Search organizer finds calling

Kimmy Bodle, left, coordinates a search for Carl DeBrodie in April 2017. Bodle is ready to launch her own search-and-rescue team, the Missouri Search and Rescue Ground Team. Fellow searcher Jeremy Cameron, right, will also join the team.
Kimmy Bodle, left, coordinates a search for Carl DeBrodie in April 2017. Bodle is ready to launch her own search-and-rescue team, the Missouri Search and Rescue Ground Team. Fellow searcher Jeremy Cameron, right, will also join the team.

After the disappearance and tragic death of Carl DeBrodie rocked Callaway County, a group of area residents came together to make sure similar stories have a happier ending.

Kimmy Bodle, a local woman who co-organized the volunteer search effort for DeBrodie, is in the process of founding and funding the Missouri Search and Rescue Ground Team (MOSARGT).

"I think it was a sense of camaraderie with a couple of other rescuers like Jeremy Cameron, who's working closely with me," Bodle said. "When you're out in the thick of it and you're using machetes to chop down the forest in front of you, you develop a closeness. At the end, we realized we had to try and help other families."

DeBrodie was reported missing from a Fulton care home April 17 and found dead by police on April 24.

"To this day, I cry over Carl and the fact I couldn't save him," Bodle said. "I thought that it would be one search and then I'd resume life, but it's not been that."

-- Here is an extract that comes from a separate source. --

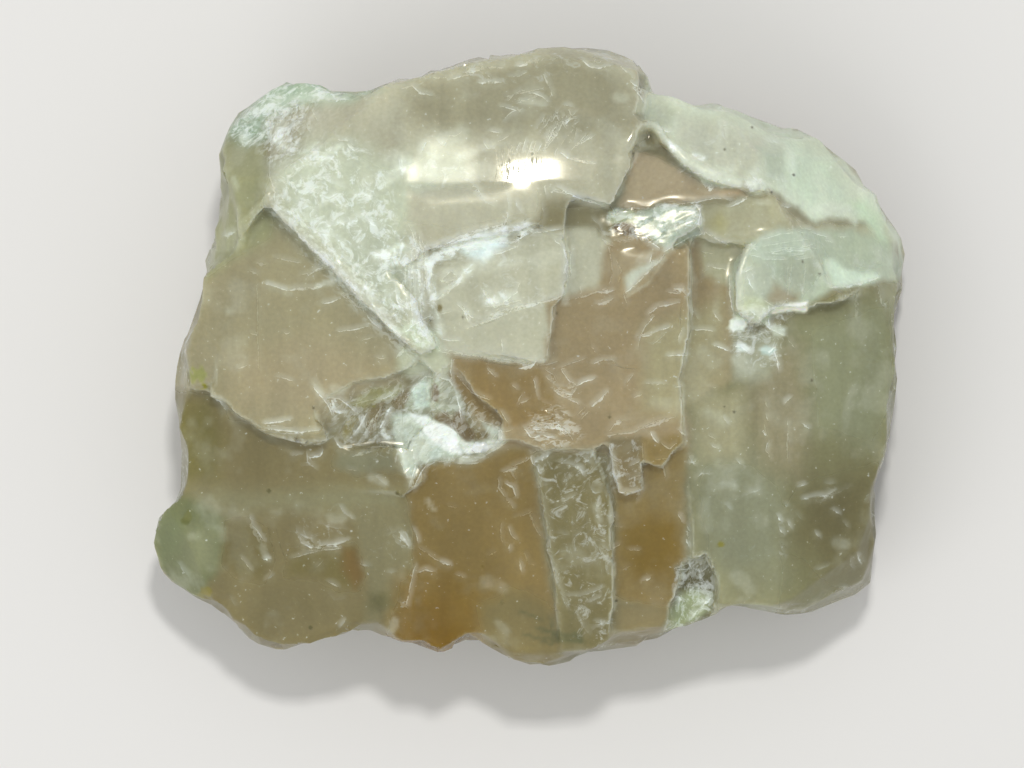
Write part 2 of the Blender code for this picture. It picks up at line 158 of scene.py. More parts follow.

Teaming up with fellow searchers Cameron, Shellea Young and Rebecca Bell, among others, Bodle hopes to create a search team that can coordinate rescue efforts all over the state - and beyond. She said she wants to do it the right way.

"The first day of the search, I was carrying my daughter and wearing flip-flops," she said. "I went into it with a big heart and good intentions, but I think that I was very naive about how it would affect me emotionally."

The team will be pursuing SARTECH (search and rescue technician) certification through the National Association of Search and Rescue. Additionally, they'll learn how to use Geospatial Information Infrastructure, a mapping program. Bodle plans to study lost-person behavior.

That need for training is why the newly founded team hasn't gone on any searches yet, she added.

"I don't want to send us out there without the proper training," Bodle said. 

"While we went into this with really good intentions, I see the liability this could've been on the (searchers).